Grane the Golden of Hippogriff Tower

Cant Do That!

In future this area will contain a heraldic device from either the An Tir Roll of Arms or other Roll that has an interesting "cant" or heraldic play on words. The only prize for this contest is to see your name here as providing the submission appear in this column.

Until there are submissions I'll be entering some that I find myself starting with this issue.

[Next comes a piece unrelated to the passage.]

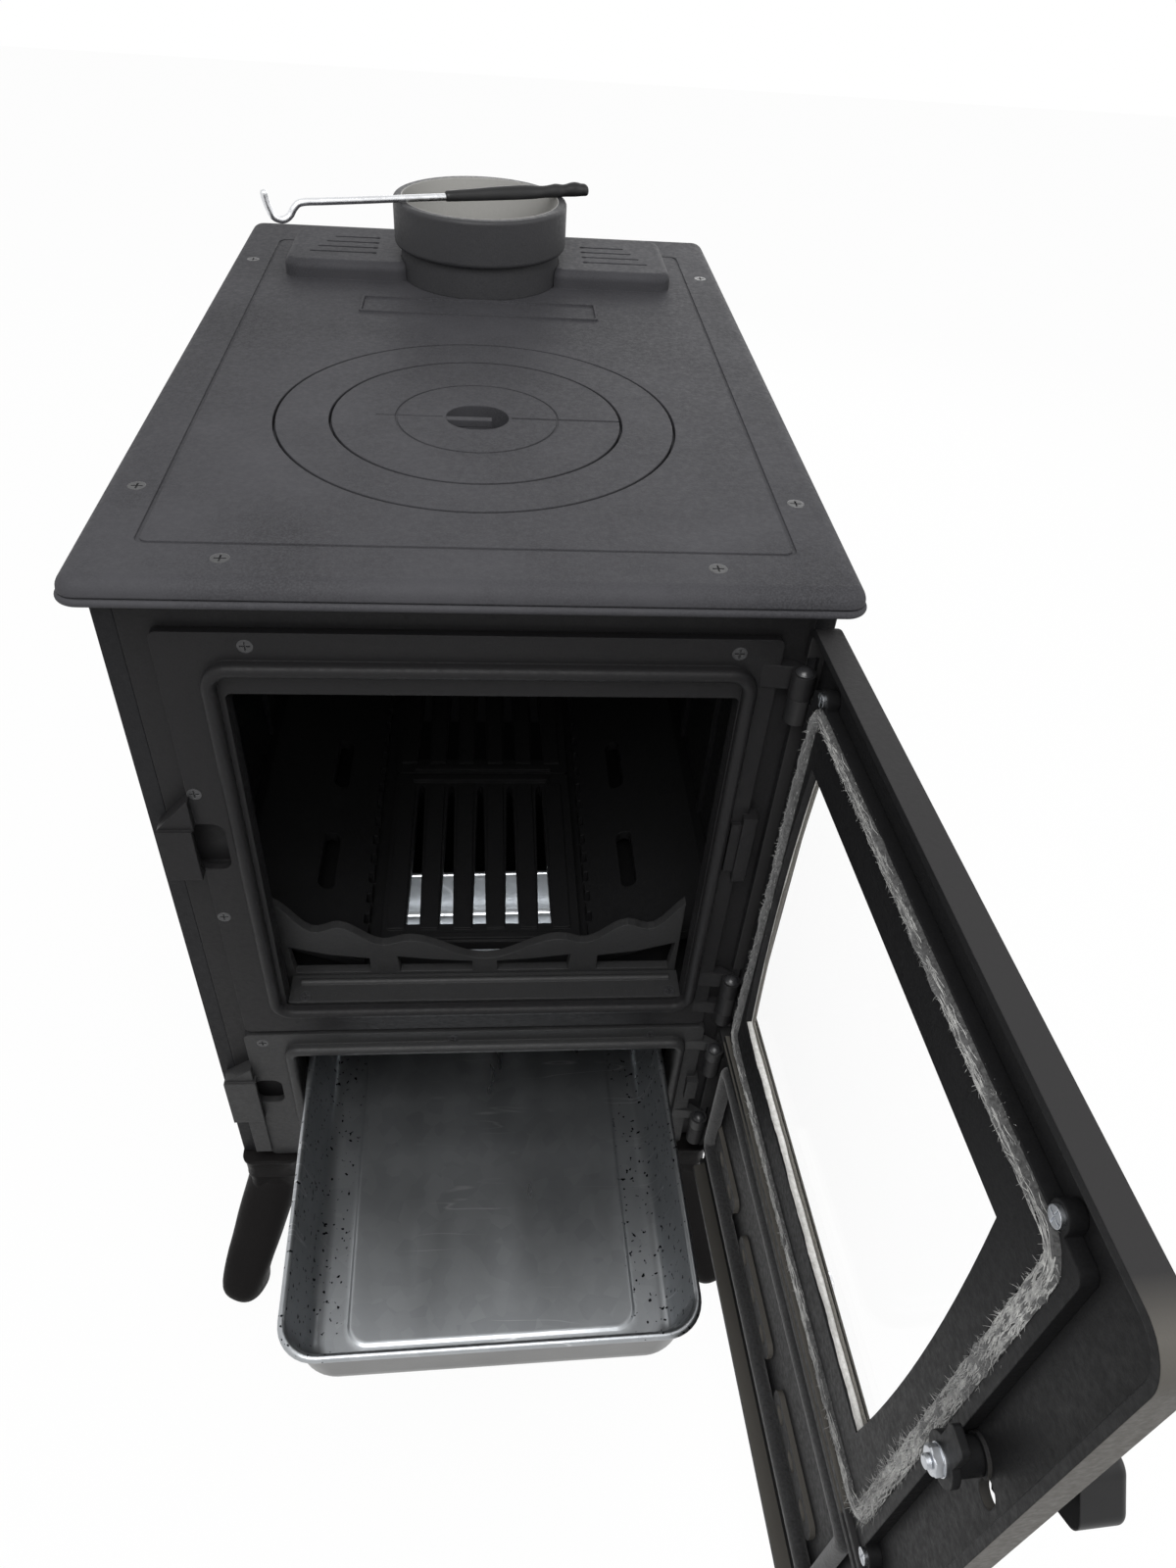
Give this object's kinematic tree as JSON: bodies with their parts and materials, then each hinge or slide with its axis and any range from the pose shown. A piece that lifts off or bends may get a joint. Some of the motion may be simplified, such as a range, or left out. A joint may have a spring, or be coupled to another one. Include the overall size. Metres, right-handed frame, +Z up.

The image of the device and information is taken from the "An Tir: Role of Arms" which can be found at: http://badger.cx/heraldry/roll/

A special note is that the description of the charge, "as in a garb" was coined for this device and accepted by the Laurel College of Arms. It can be found in the Combined Precedents of the SCA: PRECEDENTS OF THE S.C.A. COLLEGE OF ARMS, VOLUME II - The Early Years http://www.sca.org/heraldry/laurel/precedents/early/earlydayscombined.html#garb

[Sable, three stalks of wheat as in a garb, Or.] This is creative heraldry. The centre stalk is palewise; the two remaining follow roughly what would be the outlines of a pair of flaunches. (HB, 20 Sep 71 [47], p. 5)

This is one of the oldest devices by registration date in the An Tir: Roll of Arms.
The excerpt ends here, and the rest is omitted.